== What to produce ==
Starting at the line that has "ADJUSTER_DEPTH = 14.0" and stopping after the line that has "obj.matrix_parent_inverse = Matrix.Identity(4)", reproduce the listing below exactly; omit everything else.

======

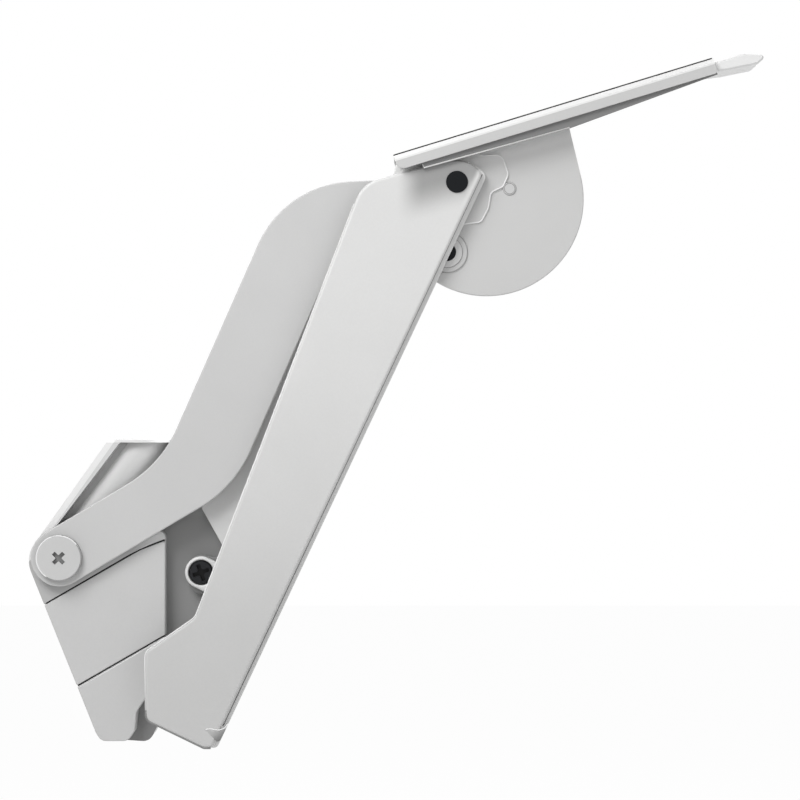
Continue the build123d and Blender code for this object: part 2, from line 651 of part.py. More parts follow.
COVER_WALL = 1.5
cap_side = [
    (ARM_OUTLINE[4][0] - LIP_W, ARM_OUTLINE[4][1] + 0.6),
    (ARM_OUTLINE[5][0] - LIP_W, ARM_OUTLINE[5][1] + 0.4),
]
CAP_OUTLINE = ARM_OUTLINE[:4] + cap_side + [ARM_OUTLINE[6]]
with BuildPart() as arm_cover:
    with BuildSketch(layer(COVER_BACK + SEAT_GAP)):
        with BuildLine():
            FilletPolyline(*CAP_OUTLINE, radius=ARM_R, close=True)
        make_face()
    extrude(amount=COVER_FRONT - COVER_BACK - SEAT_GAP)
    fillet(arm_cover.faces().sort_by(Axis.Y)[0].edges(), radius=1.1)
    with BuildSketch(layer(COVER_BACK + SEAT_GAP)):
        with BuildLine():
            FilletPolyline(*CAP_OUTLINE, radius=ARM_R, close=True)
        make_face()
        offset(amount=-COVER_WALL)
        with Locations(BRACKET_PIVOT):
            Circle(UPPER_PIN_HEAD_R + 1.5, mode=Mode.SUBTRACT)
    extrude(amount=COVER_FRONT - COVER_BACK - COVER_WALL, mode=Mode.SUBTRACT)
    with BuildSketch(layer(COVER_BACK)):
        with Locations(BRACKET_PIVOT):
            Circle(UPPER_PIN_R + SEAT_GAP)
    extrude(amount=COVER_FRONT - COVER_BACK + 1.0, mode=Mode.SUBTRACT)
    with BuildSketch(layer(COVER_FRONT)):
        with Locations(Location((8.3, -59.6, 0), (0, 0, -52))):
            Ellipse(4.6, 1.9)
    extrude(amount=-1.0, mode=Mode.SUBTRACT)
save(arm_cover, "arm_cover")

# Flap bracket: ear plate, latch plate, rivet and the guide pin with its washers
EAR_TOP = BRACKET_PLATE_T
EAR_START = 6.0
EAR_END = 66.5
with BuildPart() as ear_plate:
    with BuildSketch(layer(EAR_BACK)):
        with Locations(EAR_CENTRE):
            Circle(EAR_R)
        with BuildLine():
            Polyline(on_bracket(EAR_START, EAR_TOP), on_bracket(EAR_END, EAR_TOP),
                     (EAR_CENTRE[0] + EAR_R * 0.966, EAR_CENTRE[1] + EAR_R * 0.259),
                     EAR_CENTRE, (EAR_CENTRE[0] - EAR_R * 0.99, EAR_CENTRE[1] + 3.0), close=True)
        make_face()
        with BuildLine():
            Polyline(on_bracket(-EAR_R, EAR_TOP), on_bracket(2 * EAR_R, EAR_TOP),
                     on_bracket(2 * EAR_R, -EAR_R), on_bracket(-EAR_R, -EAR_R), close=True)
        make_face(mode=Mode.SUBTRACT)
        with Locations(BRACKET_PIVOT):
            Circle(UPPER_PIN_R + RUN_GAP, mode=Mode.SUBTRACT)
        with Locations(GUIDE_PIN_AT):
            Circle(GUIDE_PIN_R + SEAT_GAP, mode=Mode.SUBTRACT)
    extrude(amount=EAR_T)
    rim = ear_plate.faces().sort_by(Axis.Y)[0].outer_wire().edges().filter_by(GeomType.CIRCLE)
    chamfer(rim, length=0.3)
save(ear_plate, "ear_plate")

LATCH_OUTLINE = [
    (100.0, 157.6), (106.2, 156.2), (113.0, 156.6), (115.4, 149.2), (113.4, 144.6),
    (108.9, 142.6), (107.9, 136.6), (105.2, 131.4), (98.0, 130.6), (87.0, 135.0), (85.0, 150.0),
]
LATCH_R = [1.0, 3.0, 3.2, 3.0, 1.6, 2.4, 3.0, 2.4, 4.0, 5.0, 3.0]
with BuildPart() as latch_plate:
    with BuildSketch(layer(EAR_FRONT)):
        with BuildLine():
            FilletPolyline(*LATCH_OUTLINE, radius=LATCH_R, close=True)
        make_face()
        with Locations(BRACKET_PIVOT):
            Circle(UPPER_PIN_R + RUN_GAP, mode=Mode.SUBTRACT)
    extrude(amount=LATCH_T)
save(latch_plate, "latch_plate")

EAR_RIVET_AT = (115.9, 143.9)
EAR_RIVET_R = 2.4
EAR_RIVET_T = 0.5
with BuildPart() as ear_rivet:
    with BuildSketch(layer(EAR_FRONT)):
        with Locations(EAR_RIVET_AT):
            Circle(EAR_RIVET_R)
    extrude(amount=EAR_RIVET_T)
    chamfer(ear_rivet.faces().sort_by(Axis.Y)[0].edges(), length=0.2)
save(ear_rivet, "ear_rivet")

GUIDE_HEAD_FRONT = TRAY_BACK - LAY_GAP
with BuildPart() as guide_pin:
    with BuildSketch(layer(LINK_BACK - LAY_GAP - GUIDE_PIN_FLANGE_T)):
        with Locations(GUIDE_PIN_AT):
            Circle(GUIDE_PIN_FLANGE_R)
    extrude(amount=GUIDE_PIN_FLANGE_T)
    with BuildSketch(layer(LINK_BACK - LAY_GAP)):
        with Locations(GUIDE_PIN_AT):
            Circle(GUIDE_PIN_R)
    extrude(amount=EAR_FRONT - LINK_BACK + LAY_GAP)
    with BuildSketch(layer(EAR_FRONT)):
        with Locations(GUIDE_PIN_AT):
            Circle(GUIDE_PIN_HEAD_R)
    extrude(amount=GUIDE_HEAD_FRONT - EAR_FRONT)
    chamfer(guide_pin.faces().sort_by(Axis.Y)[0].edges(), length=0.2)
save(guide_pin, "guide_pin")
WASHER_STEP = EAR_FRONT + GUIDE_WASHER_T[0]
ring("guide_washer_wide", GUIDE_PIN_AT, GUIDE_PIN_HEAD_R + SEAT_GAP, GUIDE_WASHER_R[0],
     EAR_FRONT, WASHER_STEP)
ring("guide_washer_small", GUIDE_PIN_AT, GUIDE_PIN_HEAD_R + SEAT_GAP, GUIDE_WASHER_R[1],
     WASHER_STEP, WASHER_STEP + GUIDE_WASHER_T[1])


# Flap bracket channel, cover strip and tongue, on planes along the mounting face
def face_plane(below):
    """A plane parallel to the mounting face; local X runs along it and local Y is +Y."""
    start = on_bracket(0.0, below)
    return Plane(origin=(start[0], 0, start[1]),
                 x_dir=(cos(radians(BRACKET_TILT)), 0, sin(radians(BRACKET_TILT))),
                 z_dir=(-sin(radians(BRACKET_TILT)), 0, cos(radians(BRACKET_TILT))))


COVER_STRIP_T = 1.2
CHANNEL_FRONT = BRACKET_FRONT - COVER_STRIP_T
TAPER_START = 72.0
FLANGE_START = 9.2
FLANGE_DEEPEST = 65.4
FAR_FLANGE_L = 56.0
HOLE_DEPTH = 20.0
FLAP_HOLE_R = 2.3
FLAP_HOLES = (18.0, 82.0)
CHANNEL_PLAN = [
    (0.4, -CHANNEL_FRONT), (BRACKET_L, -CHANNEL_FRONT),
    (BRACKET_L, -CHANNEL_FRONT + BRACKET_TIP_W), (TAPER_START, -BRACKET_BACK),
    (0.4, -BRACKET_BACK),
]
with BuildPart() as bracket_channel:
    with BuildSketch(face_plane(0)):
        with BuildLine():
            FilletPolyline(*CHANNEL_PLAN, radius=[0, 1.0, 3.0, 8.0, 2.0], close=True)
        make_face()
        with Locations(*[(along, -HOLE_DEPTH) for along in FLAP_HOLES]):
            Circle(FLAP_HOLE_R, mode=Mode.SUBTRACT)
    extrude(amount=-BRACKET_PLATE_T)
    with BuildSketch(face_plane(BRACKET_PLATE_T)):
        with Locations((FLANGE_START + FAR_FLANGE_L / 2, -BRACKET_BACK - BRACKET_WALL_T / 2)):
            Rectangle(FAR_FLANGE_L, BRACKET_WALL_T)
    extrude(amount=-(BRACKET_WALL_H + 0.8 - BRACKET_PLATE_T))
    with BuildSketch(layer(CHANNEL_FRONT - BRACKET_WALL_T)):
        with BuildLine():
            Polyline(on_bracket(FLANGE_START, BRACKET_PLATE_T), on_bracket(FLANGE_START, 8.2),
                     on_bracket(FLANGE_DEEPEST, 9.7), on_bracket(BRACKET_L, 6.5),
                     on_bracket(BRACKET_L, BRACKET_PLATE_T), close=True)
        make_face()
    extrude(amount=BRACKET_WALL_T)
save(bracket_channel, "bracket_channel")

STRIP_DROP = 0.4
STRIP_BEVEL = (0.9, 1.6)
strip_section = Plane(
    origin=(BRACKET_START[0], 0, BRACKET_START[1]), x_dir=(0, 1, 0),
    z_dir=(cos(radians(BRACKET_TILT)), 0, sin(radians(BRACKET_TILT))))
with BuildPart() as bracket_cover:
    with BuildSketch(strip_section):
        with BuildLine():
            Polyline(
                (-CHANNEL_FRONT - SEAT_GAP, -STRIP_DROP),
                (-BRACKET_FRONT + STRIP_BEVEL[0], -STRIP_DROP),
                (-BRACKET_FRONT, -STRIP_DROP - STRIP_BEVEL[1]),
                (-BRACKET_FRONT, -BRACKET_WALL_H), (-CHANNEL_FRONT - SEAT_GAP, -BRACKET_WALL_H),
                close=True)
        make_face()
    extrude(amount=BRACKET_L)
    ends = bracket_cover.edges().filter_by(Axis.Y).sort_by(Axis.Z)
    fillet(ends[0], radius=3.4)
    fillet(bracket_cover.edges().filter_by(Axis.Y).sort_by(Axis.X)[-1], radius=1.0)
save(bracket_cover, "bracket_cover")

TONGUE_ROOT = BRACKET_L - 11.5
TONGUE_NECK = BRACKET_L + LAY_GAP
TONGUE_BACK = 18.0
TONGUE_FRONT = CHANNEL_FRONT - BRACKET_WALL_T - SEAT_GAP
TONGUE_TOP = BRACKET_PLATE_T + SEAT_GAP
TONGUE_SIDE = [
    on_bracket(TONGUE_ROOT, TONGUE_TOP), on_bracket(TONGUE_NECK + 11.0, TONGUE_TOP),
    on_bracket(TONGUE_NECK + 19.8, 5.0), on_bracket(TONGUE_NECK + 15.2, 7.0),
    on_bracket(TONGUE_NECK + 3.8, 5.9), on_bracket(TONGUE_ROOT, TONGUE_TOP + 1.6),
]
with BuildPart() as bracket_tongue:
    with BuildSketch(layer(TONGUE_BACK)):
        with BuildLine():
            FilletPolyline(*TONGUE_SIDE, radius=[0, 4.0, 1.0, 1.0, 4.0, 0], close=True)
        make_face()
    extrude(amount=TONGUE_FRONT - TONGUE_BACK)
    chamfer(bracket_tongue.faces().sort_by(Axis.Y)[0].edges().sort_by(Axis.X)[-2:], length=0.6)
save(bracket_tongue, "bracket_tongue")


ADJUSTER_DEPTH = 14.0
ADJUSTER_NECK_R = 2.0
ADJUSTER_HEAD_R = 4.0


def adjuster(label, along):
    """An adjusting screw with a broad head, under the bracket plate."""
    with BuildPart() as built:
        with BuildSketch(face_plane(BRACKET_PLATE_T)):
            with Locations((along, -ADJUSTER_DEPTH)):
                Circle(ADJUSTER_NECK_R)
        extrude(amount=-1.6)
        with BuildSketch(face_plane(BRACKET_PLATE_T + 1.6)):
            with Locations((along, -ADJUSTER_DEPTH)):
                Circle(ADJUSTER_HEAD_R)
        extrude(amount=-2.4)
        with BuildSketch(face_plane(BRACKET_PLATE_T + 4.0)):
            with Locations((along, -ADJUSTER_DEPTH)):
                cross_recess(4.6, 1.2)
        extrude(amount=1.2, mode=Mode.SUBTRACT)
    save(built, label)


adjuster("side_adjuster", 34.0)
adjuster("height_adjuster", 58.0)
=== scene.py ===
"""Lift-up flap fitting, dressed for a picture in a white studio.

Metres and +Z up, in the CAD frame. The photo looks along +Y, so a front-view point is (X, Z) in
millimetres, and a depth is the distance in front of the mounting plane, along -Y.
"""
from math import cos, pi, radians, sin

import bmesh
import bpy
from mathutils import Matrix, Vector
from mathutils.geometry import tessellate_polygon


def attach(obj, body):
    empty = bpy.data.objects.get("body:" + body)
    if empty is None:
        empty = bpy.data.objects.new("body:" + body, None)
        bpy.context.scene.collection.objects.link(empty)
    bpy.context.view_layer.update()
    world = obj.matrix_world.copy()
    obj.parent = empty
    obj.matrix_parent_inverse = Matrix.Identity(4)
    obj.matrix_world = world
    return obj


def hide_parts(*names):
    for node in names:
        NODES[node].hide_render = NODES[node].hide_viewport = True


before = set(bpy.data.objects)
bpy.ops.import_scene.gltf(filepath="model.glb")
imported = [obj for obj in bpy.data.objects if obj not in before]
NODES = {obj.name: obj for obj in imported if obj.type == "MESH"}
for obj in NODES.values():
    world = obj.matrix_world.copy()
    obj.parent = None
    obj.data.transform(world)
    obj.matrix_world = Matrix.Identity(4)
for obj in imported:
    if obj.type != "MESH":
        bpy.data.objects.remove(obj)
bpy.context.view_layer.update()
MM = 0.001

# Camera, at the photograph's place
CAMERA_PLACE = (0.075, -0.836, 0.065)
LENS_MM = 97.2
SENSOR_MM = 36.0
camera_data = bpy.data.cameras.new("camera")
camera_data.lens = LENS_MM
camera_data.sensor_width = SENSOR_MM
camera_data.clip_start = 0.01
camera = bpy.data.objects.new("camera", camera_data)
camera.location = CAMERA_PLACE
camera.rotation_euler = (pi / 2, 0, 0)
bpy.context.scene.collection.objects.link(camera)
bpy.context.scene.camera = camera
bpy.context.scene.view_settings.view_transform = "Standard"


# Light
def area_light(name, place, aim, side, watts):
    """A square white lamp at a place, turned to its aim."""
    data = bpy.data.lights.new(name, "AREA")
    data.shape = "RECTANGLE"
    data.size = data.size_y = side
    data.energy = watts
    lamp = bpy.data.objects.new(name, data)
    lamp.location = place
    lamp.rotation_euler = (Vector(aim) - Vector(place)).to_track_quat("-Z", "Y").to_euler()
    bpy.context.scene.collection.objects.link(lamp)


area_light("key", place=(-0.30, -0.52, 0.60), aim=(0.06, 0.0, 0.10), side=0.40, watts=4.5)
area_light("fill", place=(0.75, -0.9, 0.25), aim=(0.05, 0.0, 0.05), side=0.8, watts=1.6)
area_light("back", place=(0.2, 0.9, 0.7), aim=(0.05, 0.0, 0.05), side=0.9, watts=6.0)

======

== Task output ==
ADJUSTER_DEPTH = 14.0
ADJUSTER_NECK_R = 2.0
ADJUSTER_HEAD_R = 4.0


def adjuster(label, along):
    """An adjusting screw with a broad head, under the bracket plate."""
    with BuildPart() as built:
        with BuildSketch(face_plane(BRACKET_PLATE_T)):
            with Locations((along, -ADJUSTER_DEPTH)):
                Circle(ADJUSTER_NECK_R)
        extrude(amount=-1.6)
        with BuildSketch(face_plane(BRACKET_PLATE_T + 1.6)):
            with Locations((along, -ADJUSTER_DEPTH)):
                Circle(ADJUSTER_HEAD_R)
        extrude(amount=-2.4)
        with BuildSketch(face_plane(BRACKET_PLATE_T + 4.0)):
            with Locations((along, -ADJUSTER_DEPTH)):
                cross_recess(4.6, 1.2)
        extrude(amount=1.2, mode=Mode.SUBTRACT)
    save(built, label)


adjuster("side_adjuster", 34.0)
adjuster("height_adjuster", 58.0)
=== scene.py ===
"""Lift-up flap fitting, dressed for a picture in a white studio.

Metres and +Z up, in the CAD frame. The photo looks along +Y, so a front-view point is (X, Z) in
millimetres, and a depth is the distance in front of the mounting plane, along -Y.
"""
from math import cos, pi, radians, sin

import bmesh
import bpy
from mathutils import Matrix, Vector
from mathutils.geometry import tessellate_polygon


def attach(obj, body):
    empty = bpy.data.objects.get("body:" + body)
    if empty is None:
        empty = bpy.data.objects.new("body:" + body, None)
        bpy.context.scene.collection.objects.link(empty)
    bpy.context.view_layer.update()
    world = obj.matrix_world.copy()
    obj.parent = empty
    obj.matrix_parent_inverse = Matrix.Identity(4)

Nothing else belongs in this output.